Electrolytes in Coagulation

When dealing with the coagulation of sols, electrolytes play a pivotal role. An electrolyte is a substance that produces an electrically conducting solution when dissolved in a polar solvent like water. The ions from the electrolyte promote the coagulation by reducing the charges on the colloidal particles, allowing them to come closer together and form larger aggregates.

Role of Cations and Anions

In the context of a negatively charged gold sol, it's the positively charged ions, or cations, that are of interest. These cations neutralize the charge of the gold particles, which leads to the aggregation of the particles, eventually causing the sol to coagulate. This applies to various types of sols and is an essential concept in both industrial applications and laboratory practices. The efficiency of this process strongly depends on the type and concentration of the ions present in the solution.

Valency and Coagulation

The concept of valency is integral to the coagulation process of sols, especially when applying the Hardy-Schulze rule. Valency, in simple terms, refers to the combining power of an element, often indicated by the number of hydrogen atoms that can combine with or displace to form compounds. In the context of coagulation, the valency of the ion relates to its charge, which directly impacts its ability to neutralize the colloid particles and bring about coagulation.
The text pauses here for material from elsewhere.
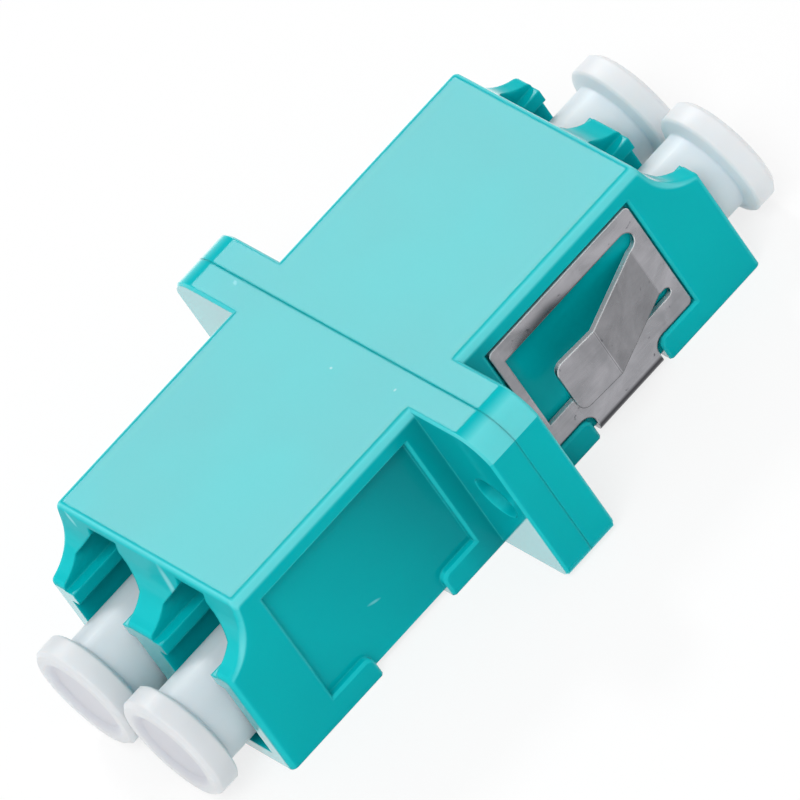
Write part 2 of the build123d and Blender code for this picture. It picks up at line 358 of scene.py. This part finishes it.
# %% [markdown]
# ## Housing plastic: small marks and painted reflections
# Each mark has a middle in millimetres, a turn in radians, three radii and a strength.
# The two strips are painted reflections beside the near ports, and the rest are signs of use.

# %% Lay the marks and the painted reflections on the housing
aqua_rub_and_reflection = (0.22, 0.68, 0.72, 1)
rubs_and_reflections = {
    "speck in the near pocket": ((-7.77, -6.05, 2.91), (0, 1.24, 0), (0.09, 0.3, 0.42), 0.6),
    "speck on the flange": ((-0.31, 7.37, 9.2), (0, 0, 0.5), (0.12, 0.2, 0.2), 0.5),
    "dot on the near top": ((-1.58, -0.83, 9.2), (0, 0, 0), (0.08, 0.1, 0.2), 0.5),
    "dot by the seam": ((-1.04, -4.75, 9.2), (0, 0, 0), (0.1, 0.08, 0.2), 0.5),
    "dash on the right ear": ((0.0, -10.9, 9.0), (0, 0, 0.2), (0.09, 0.55, 0.4), 0.4),
    "painted reflection beside the right near port": ((-13.45, -1.35, 8.35), (0.535, 0, 0), (0.6, 0.3, 1.2), 1.0),
    "painted reflection beside the left near port": ((-13.2, 5.35, 8.75), (0.84, 0, 0), (0.4, 0.14, 0.5), 1.0),
}
# The two strips are painted reflections; the other marks are signs of use.
for middle, turn, radii, strength in rubs_and_reflections.values():
    mark = use(tree, mark_group, Place=middle, Turn=turn, Radii=radii)["Mark"]
    colour = blend(tree, calc(tree, "MULTIPLY", mark, strength), colour, aqua_rub_and_reflection)
print("marks on the housing:", ", ".join(rubs_and_reflections))

# %% [markdown]
# ## Housing plastic: gloss
# Seen square on, the plastic shows almost only its colour, and at a slant it mirrors the white room.
# So the plain shine is weak, and a clear coat grows with the slant, which the Layer Weight node
# measures. A little light travels inside the plastic, and softens the shadows in the ports.

# %% Finish the housing plastic
plain_roughness, cloudy_roughness = 0.12, 0.15
slant_start, slant_full = 0.65, 0.8
glow_share, glow_reach, glow_colour = 0.3, 0.8, (0.1, 1.0, 1.0)

facing = add(tree, "ShaderNodeLayerWeight", Blend=0.5).outputs["Facing"]
fill(tree, shader, Base_Color=colour, Normal=skin["Normal"],
     Roughness=fade(tree, skin["Cloud"], 0.0, 1.0, plain_roughness, cloudy_roughness),
     Coat_Weight=fade(tree, facing, slant_start, slant_full),
     Specular_IOR_Level=0.04, IOR=1.5, Coat_Roughness=0.08, Coat_IOR=1.6,
     Subsurface_Weight=glow_share, Subsurface_Radius=glow_colour, Subsurface_Scale=glow_reach * MM)
print("housing plastic has", len(tree.nodes), "nodes")

# %% [markdown]
# ## Cap plastic: the white, with painted light and shade
# The caps are soft, waxy plastic. Over the clouds of white and grey lie three slow changes of painted
# light and shade. The thin middle of the head, with the hollow stem behind it, is painted a little darker
# as shade: it is found by its distance from the port's axis. The thin stem gets a painted cyan tint of
# light from the aqua housing. The near pair is painted a little darker as shade, and the far pair a little
# lighter as painted light.

# %% Colour the caps and paint their light and shade
cap_white = (0.77, 0.785, 0.805, 1)
cap_grey = (0.74, 0.76, 0.785, 1)
cap_dish_shade = (0.66, 0.675, 0.73, 1)
cap_axis_y, cap_axis_z = 3.125, 3.05
dish_rim, dish_full, head_inside = 2.35, 1.95, 17.9
head_start, stem_end, stem_housing_light_tint = 17.1, 16.6, (0.95, 1.015, 1.04)
near_x, near_painted_shade, far_x, far_painted_light = -1.0, 0.89, 1.0, 1.03

cap_plastic, tree, shader = start_material("soft_white_cap_plastic")
edges = use(tree, edge_group, Reach=0.15)
skin = use(tree, skin_group, Grain_per_mm=2.5, Grain_depth=0.004, Cloud_per_mm=0.35,
           Normal=edges["Normal"])
colour = blend(tree, skin["Cloud"], cap_grey, cap_white)
x, y, z = parts_of(tree, millimetres(tree))
from_flange = calc(tree, "ABSOLUTE", x)

off_y = calc(tree, "SUBTRACT", calc(tree, "ABSOLUTE", y), cap_axis_y)
off_z = calc(tree, "SUBTRACT", z, cap_axis_z)
off_axis = add(tree, "ShaderNodeCombineXYZ", i0=off_y, i1=off_z, i2=0.0).outputs[0]
off_axis = add(tree, "ShaderNodeVectorMath", {"operation": "LENGTH"}, i0=off_axis).outputs["Value"]
outside = calc(tree, "GREATER_THAN", from_flange, head_inside)
# Painted shade in the middle of each head.
painted_dish_shade = calc(tree, "MULTIPLY", fade(tree, off_axis, dish_rim, dish_full), outside)
colour = blend(tree, painted_dish_shade, colour, cap_dish_shade)

# A painted cyan tint of the housing's light on the stems.
housing_light_tinted = add(tree, "ShaderNodeVectorMath", {"operation": "MULTIPLY"}, i0=colour, i1=stem_housing_light_tint).outputs[0]
colour = blend(tree, fade(tree, from_flange, head_start, stem_end), colour, housing_light_tinted)
# Painted shade on the near pair, painted light on the far pair.
colour = scaled(tree, colour, fade(tree, x, near_x, far_x, near_painted_shade, far_painted_light))
print("near caps are toned", near_painted_shade, "and far caps", far_painted_light)

# %% [markdown]
# ## Cap plastic: the soft glow
# Light goes into the waxy plastic and comes out a millimetre further on. Subsurface scattering does
# that, with blue reaching a little further than red. The gloss is low, and uneven with the clouds.

# %% Finish the cap plastic
plain_roughness, cloudy_roughness = 0.38, 0.5
glow_share, glow_reach, glow_colour = 0.7, 1.2, (0.8, 1.0, 1.1)

fill(tree, shader, Base_Color=colour, Normal=skin["Normal"],
     Roughness=fade(tree, skin["Cloud"], 0.0, 1.0, plain_roughness, cloudy_roughness), IOR=1.5,
     Subsurface_Weight=glow_share, Subsurface_Radius=glow_colour, Subsurface_Scale=glow_reach * MM)
print("cap plastic has", len(tree.nodes), "nodes")

# %% [markdown]
# ## Spring steel: stains, lines and painted light on the bends
# The clip is stamped from thin rolled strip. Rolling leaves faint lines along the strip, and handling
# leaves clouds of lighter and darker grey. Where the strip is bent, light and shade are painted by the
# surface's lean: a painted dark crease, a painted bright line, and a ramp darkened by painted shade. The
# lean is read from the normal's x, which is 0 on the frame and about 0.4 on the tongue's ramp: each pair in
# the table of painted tones is such a lean and its tone. A colour ramp's colours stop at one, so it holds
# half of each tone, and a doubling follows.

# %% Colour the strip
steel_dark = (0.22, 0.22, 0.235, 1)
steel_light = (0.31, 0.305, 0.325, 1)
steel_lines_and_highlight = (0.95, 0.96, 0.98, 1)
steel_pit = (0.04, 0.04, 0.05, 1)
stain_low, stain_high, line_share = 0.35, 0.65, 0.03
pit_start, pit_full, pit_share = 0.7, 0.78, 0.7
painted_light_by_lean = ((0.0, 1.0), (0.05, 1.0), (0.13, 0.5), (0.22, 1.25), (0.33, 0.68), (0.45, 0.68), (0.6, 1.0))

clip_steel, tree, shader = start_material("rolled_spring_steel")
edges = use(tree, edge_group, Reach=0.11)
lines = use(tree, line_group, Stretch=(0.5, 7.0, 7.0), Depth=0.0002, Normal=edges["Normal"])
place = millimetres(tree)
stain = noise(tree, place, scale=0.55, detail=3.0, roughness=0.5, distortion=0.6)
stain = fade(tree, stain, stain_low, stain_high)
colour = blend(tree, stain, steel_dark, steel_light)
colour = blend(tree, calc(tree, "MULTIPLY", lines["Line"], line_share), colour, steel_lines_and_highlight)

true_normal = tree.nodes.new("ShaderNodeNewGeometry").outputs["Normal"]
# Painted light and shade, set by the lean of the surface at the bends.
lean = calc(tree, "ABSOLUTE", parts_of(tree, true_normal)[0])
painted_bend_light = add(tree, "ShaderNodeValToRGB", i0=lean)
stops = painted_bend_light.color_ramp.elements
for position, tone in painted_light_by_lean[1:-1]:
    stops.new(position)
for stop, (position, tone) in zip(stops, painted_light_by_lean):
    stop.position, stop.color = position, (tone / 2, tone / 2, tone / 2, 1)
colour = blend(tree, 1.0, colour, scaled(tree, painted_bend_light.outputs[0], 2.0), way="MULTIPLY")

pit = noise(tree, place, scale=2.6, detail=2.0, roughness=0.5)
colour = blend(tree, fade(tree, pit, pit_start, pit_full, 0.0, pit_share), colour, steel_pit)
print("the strip's tone changes at", len(painted_light_by_lean), "leans of its surface")

# %% [markdown]
# ## Spring steel: cut edges with painted highlights and painted shade
# A cut edge is a rough break that scatters light. The edges that look up get a painted highlight of the
# room's light: they are painted bright, and don't mirror as metal does. The edges and bends that look down,
# and the fold under the body, get painted shade and are nearly black.

# %% Paint the highlights and the shade on the edges, and finish the steel
steel_painted_shade = (0.05, 0.05, 0.055, 1)
under_start, under_full = -0.1, -0.5
fold_high, fold_low = 0.62, 0.45
level_start, level_full = -0.1, 0.1
cut_start, cut_full, cut_share = 0.5, 0.9, 0.45
dark_roughness, light_roughness = 0.3, 0.22

# Painted highlight on edges that look up; painted shade on edges that look down and on the fold.
rounded_up = parts_of(tree, edges["Normal"])[2]
bright = calc(tree, "MULTIPLY", fade(tree, rounded_up, level_start, level_full), edges["Edge"])
shaded = calc(tree, "SUBTRACT", edges["Edge"], bright)
fold_painted_shade = fade(tree, parts_of(tree, place)[2], fold_high, fold_low)
fold_painted_shade = calc(tree, "MULTIPLY", fold_painted_shade, edges["Sideways"])
underside_painted_shade = calc(tree, "MAXIMUM", fade(tree, edges["Upward"], under_start, under_full), fold_painted_shade)
colour = blend(tree, calc(tree, "MAXIMUM", underside_painted_shade, shaded), colour, steel_painted_shade)

cut_edge_highlight = fade(tree, edges["Upward"], cut_start, cut_full, 0.0, cut_share)
cut_edge_highlight = calc(tree, "MAXIMUM", cut_edge_highlight, bright)
colour = blend(tree, cut_edge_highlight, colour, steel_lines_and_highlight)
fill(tree, shader, Base_Color=colour, Normal=lines["Normal"], Metallic=fade(tree, cut_edge_highlight, 0.0, 1.0, 1.0, 0.0),
     Roughness=fade(tree, stain, 0.0, 1.0, dark_roughness, light_roughness))
print("spring steel has", len(tree.nodes), "nodes")

# %% [markdown]
# ## Finish: white ceramic
# The split sleeves in the tubes are ground zirconia: dense, warm white and shiny, with the finest
# lines of the grinding wheel round them. They show when a cap is pulled.

# %% Make the sleeve ceramic
ceramic_white = (0.82, 0.81, 0.77, 1)
ceramic_line = (0.76, 0.75, 0.71, 1)
line_roughness, ground_roughness = 0.18, 0.1

sleeve_ceramic, tree, shader = start_material("ground_white_ceramic")
lines = use(tree, line_group, Stretch=(30.0, 1.0, 1.0), Depth=0.0006)
fill(tree, shader, Base_Color=blend(tree, lines["Line"], ceramic_line, ceramic_white), Normal=lines["Normal"],
     Roughness=fade(tree, lines["Line"], 0.0, 1.0, line_roughness, ground_roughness), IOR=2.1)
print("ceramic has", len(tree.nodes), "nodes")

# %% [markdown]
# ## Dress the pieces
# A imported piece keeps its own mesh. Only the material in its slot changes, chosen by the piece's name.

# %% Assign the finishes
finish_for = {
    "housing": housing_plastic,
    "dust_cap": cap_plastic,
    "panel_clip": clip_steel,
    "split_sleeve": sleeve_ceramic,
}
for name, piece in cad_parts.items():
    finish = next(finish_for[start] for start in finish_for if name.startswith(start))
    for slot in piece.material_slots:
        slot.material = finish
    print(name, "->", finish.name)

# %% [markdown]
# ## The floor
# The part lies on a plain white sheet. The sheet is a grid worked out with numpy: u and v run over a
# square, and the height is constant, just below zero.


# %% Make the floor sheet
def grid_object(name, points):
    """A mesh of four-sided faces between the neighbours of the grid points[row, column]."""
    rows, columns = points.shape[:2]
    index = np.arange(rows * columns).reshape(rows, columns)
    faces = np.stack([index[:-1, :-1], index[:-1, 1:], index[1:, 1:], index[1:, :-1]], -1).reshape(-1, 4)
    mesh = bpy.data.meshes.new(name)
    mesh.from_pydata(points.reshape(-1, 3).tolist(), [], faces.tolist())
    made = bpy.data.objects.new(name, mesh)
    bpy.context.collection.objects.link(made)
    return made


floor_size, floor_lines = 8.0, 9
floor_drop = 0.01 * MM
along_floor = np.linspace(-0.5, 0.5, floor_lines) * floor_size
u, v = np.meshgrid(along_floor, along_floor)
floor = grid_object("floor", np.stack([u, v, np.full_like(u, -floor_drop)], -1))
print("floor is", floor_size, "m wide")

# %% [markdown]
# ## The floor's white
# Part of what the camera and mirrors see of the sheet is its own white, and the rest is lit white.
# So it stays white there and still takes a soft shadow.

# %% Whiten the floor
floor_white = (0.9, 0.9, 0.9, 1)
own_share = 0.8
mirrored_light = 1.3

floor_sheet, tree, shader = start_material("white_floor")
fill(tree, shader, Base_Color=floor_white, Roughness=0.9, Specular_IOR_Level=0.0)
rays = tree.nodes.new("ShaderNodeLightPath").outputs
own_light = fade(tree, rays["Is Camera Ray"], 0.0, 1.0, mirrored_light, 1.0)
own = add(tree, "ShaderNodeEmission", Color=(1, 1, 1, 1), Strength=own_light).outputs[0]
seen = calc(tree, "MAXIMUM", rays["Is Camera Ray"], rays["Is Glossy Ray"])
seen = calc(tree, "MAXIMUM", seen, rays["Is Transmission Ray"])
share = calc(tree, "MULTIPLY", seen, own_share)
mixed = add(tree, "ShaderNodeMixShader", i0=share, i1=shader.outputs[0], i2=own).outputs[0]
fill(tree, next(node for node in tree.nodes if node.type == "OUTPUT_MATERIAL"), Surface=mixed)
floor.data.materials.append(floor_sheet)
print("the floor's own white makes up", own_share, "of what the camera sees")

# %% [markdown]
# ## Light: three soft panels
# A small, bright panel behind the part stands just where the flat top mirrors it, and gives the top its
# pale sheen. A wide one hangs high on the camera's side and shapes the faces, and a weak one lights the
# ports from the near end.
# A panel's power is worked out from the brightness it should have: power = brightness x pi x area.


# %% Hang the panels
def soft_panel(name, azimuth, elevation, distance, size, brightness):
    """A square area lamp at the given bearing from the part, facing it."""
    lamp = bpy.data.lights.new(name, "AREA")
    lamp.shape = "SQUARE"
    lamp.size = size
    lamp.energy = brightness * math.pi * size * size
    made = bpy.data.objects.new(name, lamp)
    stand = Matrix.Translation(direction(azimuth, elevation) * distance)
    made.matrix_world = stand @ looking_from(azimuth, elevation).to_4x4()
    bpy.context.collection.objects.link(made)
    print(name, "gives", round(lamp.energy, 2), "W")


soft_panel("back_panel", azimuth=72.6, elevation=41.4, distance=1.0, size=0.16, brightness=34.0)
soft_panel("high_panel", azimuth=-130, elevation=60, distance=0.8, size=0.42, brightness=6.0)
soft_panel("port_panel", azimuth=180, elevation=25, distance=1.0, size=0.4, brightness=1.0)

# %% [markdown]
# ## Light: a pale sky
# An even sky of half strength fills the shadows. Only the camera sees it at full white.

# %% Set the sky
sky_strength = 0.5
world = bpy.data.worlds.new("pale_sky")
bpy.context.scene.world = world
world.use_nodes = True
tree = world.node_tree
rays = tree.nodes.new("ShaderNodeLightPath").outputs
strength = fade(tree, rays["Is Camera Ray"], 0.0, 1.0, sky_strength, 1.0)
background = next(node for node in tree.nodes if node.type == "BACKGROUND")
fill(tree, background, Color=(1, 1, 1, 1), Strength=strength)
bpy.context.scene.view_settings.view_transform = "Standard"
print("sky strength", sky_strength)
Higher Valency Means More Effective Coagulation

The higher the valency of the ion, the stronger its power to coagulate the sol. This is because ions with higher charges can neutralize more oppositely charged colloidal particles, leading to a faster and more effective coagulation. Thus, in comparing different coagulating agents, one usually looks for the agent with ions of higher valency, as they will work in lower concentrations and achieve coagulation more swiftly, which is beneficial both economically and operationally.